* [EXERCISE BRIEF]
The material below holds a span beginning at the line with "The Blender code" and ending at the line with "0.0), (0.0, 0.0))". Quote that span exactly, both ends included, and only that span.

* [INPUT MATERIAL]
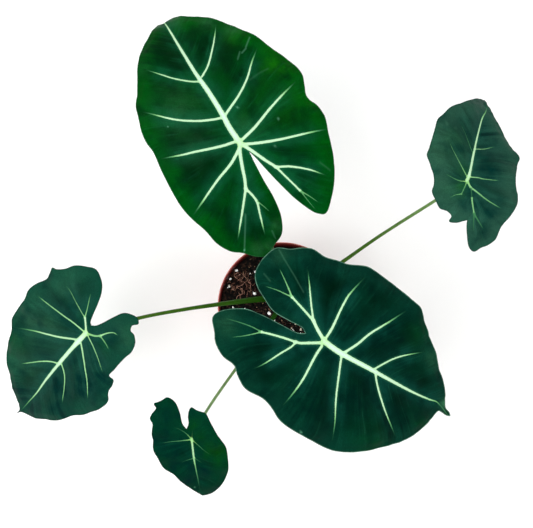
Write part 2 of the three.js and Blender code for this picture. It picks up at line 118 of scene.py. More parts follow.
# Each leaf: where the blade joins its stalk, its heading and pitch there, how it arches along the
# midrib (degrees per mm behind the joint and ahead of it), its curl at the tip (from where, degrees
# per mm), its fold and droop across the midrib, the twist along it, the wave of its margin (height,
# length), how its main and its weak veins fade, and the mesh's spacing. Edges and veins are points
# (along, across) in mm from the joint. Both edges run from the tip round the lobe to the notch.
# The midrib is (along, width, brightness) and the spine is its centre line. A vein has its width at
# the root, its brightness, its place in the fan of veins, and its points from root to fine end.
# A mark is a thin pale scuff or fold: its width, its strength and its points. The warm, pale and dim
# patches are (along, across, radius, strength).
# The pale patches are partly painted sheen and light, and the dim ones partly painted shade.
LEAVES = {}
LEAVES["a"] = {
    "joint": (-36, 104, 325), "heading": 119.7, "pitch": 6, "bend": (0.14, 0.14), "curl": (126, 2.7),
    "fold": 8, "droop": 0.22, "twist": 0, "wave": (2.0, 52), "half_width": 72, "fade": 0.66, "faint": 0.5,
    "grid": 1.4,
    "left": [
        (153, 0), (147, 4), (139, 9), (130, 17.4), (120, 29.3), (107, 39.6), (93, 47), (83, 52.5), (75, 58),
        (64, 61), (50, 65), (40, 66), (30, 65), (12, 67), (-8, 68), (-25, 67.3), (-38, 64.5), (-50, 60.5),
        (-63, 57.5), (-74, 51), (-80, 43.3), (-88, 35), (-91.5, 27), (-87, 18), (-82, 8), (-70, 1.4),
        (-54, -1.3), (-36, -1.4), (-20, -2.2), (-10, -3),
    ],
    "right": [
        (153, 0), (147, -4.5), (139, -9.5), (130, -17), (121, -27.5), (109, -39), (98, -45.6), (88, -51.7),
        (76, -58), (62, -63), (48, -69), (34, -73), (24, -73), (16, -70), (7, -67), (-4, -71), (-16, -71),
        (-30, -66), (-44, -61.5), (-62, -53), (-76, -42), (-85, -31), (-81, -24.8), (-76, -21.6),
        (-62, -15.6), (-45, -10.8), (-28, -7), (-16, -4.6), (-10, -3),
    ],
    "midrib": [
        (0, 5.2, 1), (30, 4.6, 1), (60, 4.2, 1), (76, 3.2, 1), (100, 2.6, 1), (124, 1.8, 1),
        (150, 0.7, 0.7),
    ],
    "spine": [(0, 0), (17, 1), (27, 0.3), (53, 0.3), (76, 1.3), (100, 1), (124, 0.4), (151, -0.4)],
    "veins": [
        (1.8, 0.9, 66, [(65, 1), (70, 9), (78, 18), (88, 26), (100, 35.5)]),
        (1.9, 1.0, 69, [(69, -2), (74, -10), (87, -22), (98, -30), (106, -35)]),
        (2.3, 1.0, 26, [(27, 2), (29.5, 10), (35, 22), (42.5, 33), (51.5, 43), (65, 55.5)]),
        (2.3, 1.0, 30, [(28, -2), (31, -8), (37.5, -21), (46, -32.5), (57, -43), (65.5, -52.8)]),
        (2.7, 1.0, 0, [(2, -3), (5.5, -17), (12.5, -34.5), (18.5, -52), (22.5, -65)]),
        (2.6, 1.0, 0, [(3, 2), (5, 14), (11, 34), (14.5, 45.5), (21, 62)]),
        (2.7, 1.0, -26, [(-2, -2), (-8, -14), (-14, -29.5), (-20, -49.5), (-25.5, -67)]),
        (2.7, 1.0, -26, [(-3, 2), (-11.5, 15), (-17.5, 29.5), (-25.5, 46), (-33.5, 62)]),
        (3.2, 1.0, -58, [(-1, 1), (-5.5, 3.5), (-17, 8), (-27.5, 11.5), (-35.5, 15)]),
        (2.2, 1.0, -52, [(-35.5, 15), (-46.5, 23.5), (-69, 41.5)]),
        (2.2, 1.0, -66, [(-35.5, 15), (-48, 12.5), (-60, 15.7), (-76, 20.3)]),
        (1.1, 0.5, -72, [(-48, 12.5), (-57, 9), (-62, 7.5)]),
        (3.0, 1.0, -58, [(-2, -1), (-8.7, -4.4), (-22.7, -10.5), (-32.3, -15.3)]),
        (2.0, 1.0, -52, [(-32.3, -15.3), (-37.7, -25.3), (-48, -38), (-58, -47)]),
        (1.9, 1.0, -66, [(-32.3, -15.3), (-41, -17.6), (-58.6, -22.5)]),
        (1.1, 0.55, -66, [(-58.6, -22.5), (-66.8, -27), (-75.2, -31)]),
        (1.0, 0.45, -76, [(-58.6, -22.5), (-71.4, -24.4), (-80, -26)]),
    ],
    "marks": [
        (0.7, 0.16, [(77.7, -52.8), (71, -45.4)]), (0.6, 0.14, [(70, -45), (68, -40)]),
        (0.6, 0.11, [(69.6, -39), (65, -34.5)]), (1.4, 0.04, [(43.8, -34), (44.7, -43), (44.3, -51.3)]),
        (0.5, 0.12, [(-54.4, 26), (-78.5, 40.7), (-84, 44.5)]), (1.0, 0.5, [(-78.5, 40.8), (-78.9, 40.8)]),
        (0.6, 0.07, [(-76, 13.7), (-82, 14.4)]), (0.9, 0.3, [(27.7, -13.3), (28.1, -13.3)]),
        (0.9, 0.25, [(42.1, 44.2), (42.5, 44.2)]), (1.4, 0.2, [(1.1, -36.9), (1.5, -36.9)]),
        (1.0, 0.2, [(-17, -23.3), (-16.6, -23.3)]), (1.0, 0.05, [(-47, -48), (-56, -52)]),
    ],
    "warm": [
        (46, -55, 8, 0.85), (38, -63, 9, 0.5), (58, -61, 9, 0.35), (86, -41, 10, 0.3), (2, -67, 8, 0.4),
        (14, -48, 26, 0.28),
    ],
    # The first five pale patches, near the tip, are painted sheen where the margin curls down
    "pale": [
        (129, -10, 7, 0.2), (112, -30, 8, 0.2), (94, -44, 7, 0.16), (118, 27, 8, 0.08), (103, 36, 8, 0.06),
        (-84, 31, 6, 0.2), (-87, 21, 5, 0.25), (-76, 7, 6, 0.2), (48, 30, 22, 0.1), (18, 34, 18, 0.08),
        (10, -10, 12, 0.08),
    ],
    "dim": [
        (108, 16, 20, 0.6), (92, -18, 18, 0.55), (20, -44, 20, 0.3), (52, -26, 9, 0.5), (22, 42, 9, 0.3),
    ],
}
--
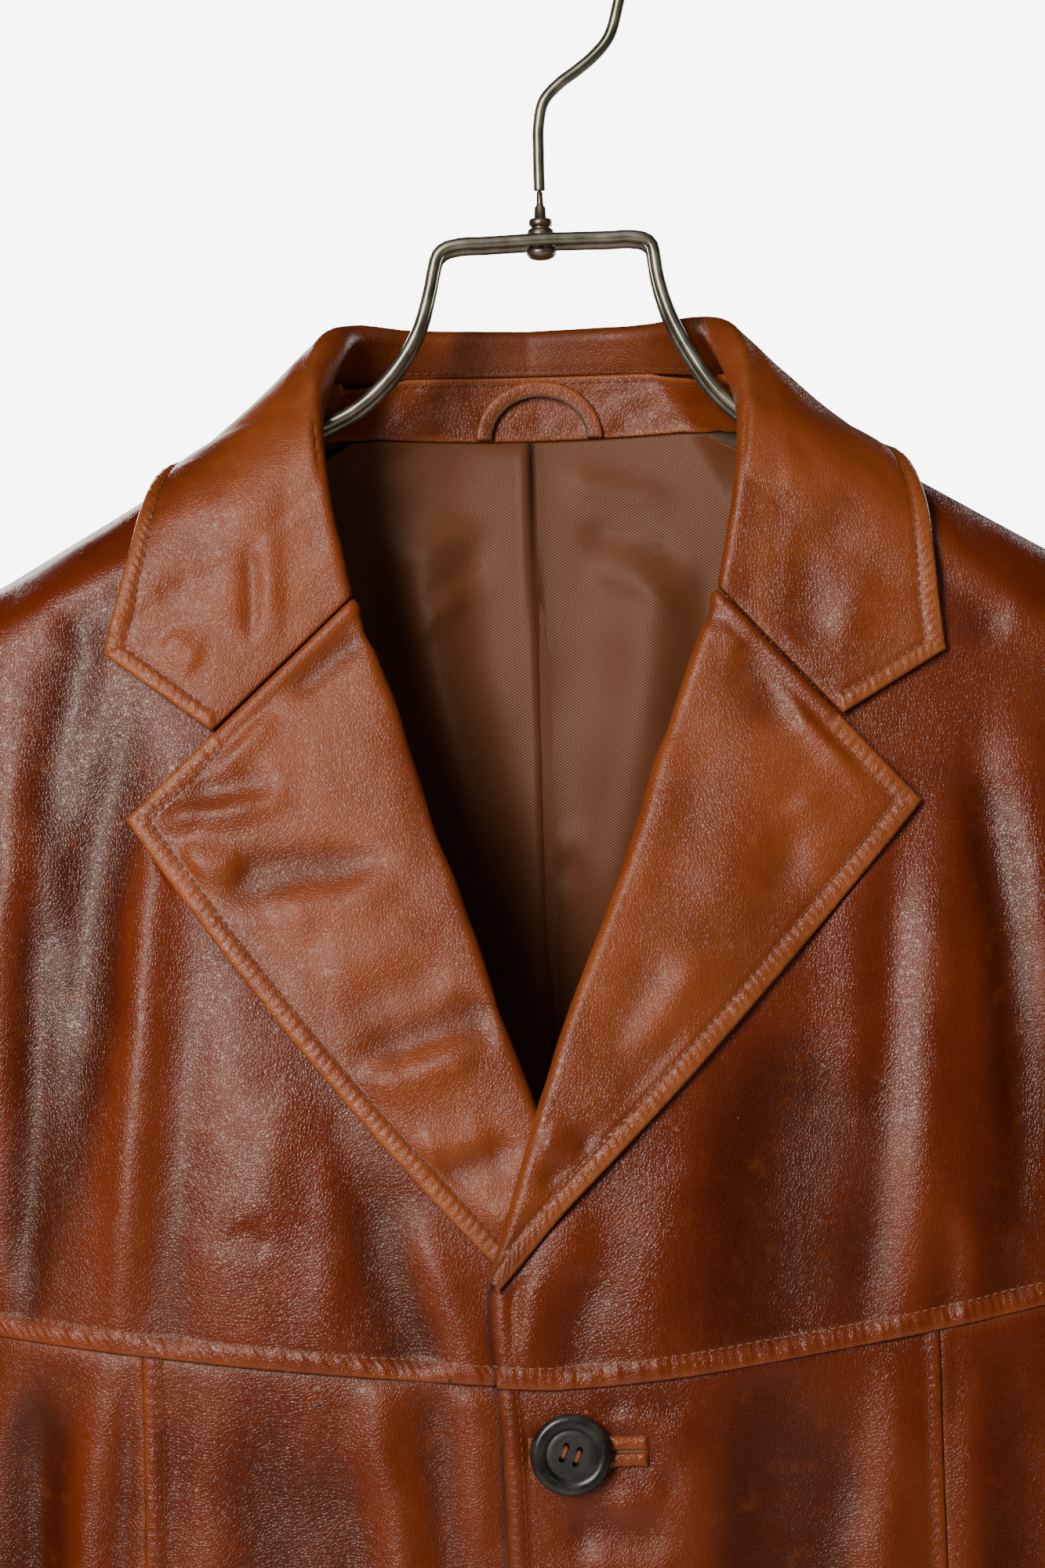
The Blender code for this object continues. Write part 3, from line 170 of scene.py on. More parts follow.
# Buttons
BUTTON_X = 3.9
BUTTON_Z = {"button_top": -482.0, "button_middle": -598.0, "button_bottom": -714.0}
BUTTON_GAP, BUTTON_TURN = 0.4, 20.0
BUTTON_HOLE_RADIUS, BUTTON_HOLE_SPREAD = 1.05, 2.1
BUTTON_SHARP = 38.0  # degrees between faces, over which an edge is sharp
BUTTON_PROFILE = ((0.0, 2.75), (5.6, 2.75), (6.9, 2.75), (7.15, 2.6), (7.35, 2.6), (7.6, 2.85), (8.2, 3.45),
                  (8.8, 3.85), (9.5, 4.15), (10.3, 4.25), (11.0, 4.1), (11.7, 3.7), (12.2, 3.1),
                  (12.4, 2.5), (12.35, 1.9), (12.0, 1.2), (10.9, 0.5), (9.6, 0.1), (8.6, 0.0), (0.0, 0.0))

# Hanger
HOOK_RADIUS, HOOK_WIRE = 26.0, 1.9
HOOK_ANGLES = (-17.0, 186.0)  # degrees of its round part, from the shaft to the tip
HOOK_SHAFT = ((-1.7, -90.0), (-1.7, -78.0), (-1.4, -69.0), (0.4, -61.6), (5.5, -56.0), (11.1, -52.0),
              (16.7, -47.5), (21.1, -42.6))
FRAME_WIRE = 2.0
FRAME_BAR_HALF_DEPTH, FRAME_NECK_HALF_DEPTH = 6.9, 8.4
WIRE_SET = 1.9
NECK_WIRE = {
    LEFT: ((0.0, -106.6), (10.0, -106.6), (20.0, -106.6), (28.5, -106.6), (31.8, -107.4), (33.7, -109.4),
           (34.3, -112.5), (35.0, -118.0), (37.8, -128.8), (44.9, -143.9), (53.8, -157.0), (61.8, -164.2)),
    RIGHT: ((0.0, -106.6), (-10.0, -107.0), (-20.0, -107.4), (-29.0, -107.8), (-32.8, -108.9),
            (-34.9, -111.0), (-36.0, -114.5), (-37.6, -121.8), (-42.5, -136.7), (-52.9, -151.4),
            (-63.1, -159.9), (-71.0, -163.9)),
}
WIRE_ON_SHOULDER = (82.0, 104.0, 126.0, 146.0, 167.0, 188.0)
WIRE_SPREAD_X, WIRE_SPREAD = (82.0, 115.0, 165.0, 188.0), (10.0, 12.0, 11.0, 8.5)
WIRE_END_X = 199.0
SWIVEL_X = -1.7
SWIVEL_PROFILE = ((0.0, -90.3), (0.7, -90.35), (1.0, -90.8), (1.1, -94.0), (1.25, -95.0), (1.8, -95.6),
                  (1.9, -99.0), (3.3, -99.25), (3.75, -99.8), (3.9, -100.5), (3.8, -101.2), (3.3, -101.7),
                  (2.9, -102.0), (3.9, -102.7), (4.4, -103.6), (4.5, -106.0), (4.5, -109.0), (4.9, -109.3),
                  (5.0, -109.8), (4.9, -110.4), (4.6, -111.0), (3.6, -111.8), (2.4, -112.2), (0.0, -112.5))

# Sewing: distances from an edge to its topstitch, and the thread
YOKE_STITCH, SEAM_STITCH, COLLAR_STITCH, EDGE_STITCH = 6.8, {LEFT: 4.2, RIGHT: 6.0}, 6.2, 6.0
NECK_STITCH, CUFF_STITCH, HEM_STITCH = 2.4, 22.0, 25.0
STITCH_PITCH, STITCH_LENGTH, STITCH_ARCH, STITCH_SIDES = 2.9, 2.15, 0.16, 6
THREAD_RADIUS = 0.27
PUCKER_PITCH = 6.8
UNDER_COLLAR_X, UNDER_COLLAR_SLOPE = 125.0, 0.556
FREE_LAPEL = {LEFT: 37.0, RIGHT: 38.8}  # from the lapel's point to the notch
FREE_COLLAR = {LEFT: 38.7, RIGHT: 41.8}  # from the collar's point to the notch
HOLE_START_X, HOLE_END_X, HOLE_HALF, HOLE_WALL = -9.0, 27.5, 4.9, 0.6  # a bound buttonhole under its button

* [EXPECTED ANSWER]
The Blender code for this object continues. Write part 3, from line 170 of scene.py on. More parts follow.
# Buttons
BUTTON_X = 3.9
BUTTON_Z = {"button_top": -482.0, "button_middle": -598.0, "button_bottom": -714.0}
BUTTON_GAP, BUTTON_TURN = 0.4, 20.0
BUTTON_HOLE_RADIUS, BUTTON_HOLE_SPREAD = 1.05, 2.1
BUTTON_SHARP = 38.0  # degrees between faces, over which an edge is sharp
BUTTON_PROFILE = ((0.0, 2.75), (5.6, 2.75), (6.9, 2.75), (7.15, 2.6), (7.35, 2.6), (7.6, 2.85), (8.2, 3.45),
                  (8.8, 3.85), (9.5, 4.15), (10.3, 4.25), (11.0, 4.1), (11.7, 3.7), (12.2, 3.1),
                  (12.4, 2.5), (12.35, 1.9), (12.0, 1.2), (10.9, 0.5), (9.6, 0.1), (8.6, 0.0), (0.0, 0.0))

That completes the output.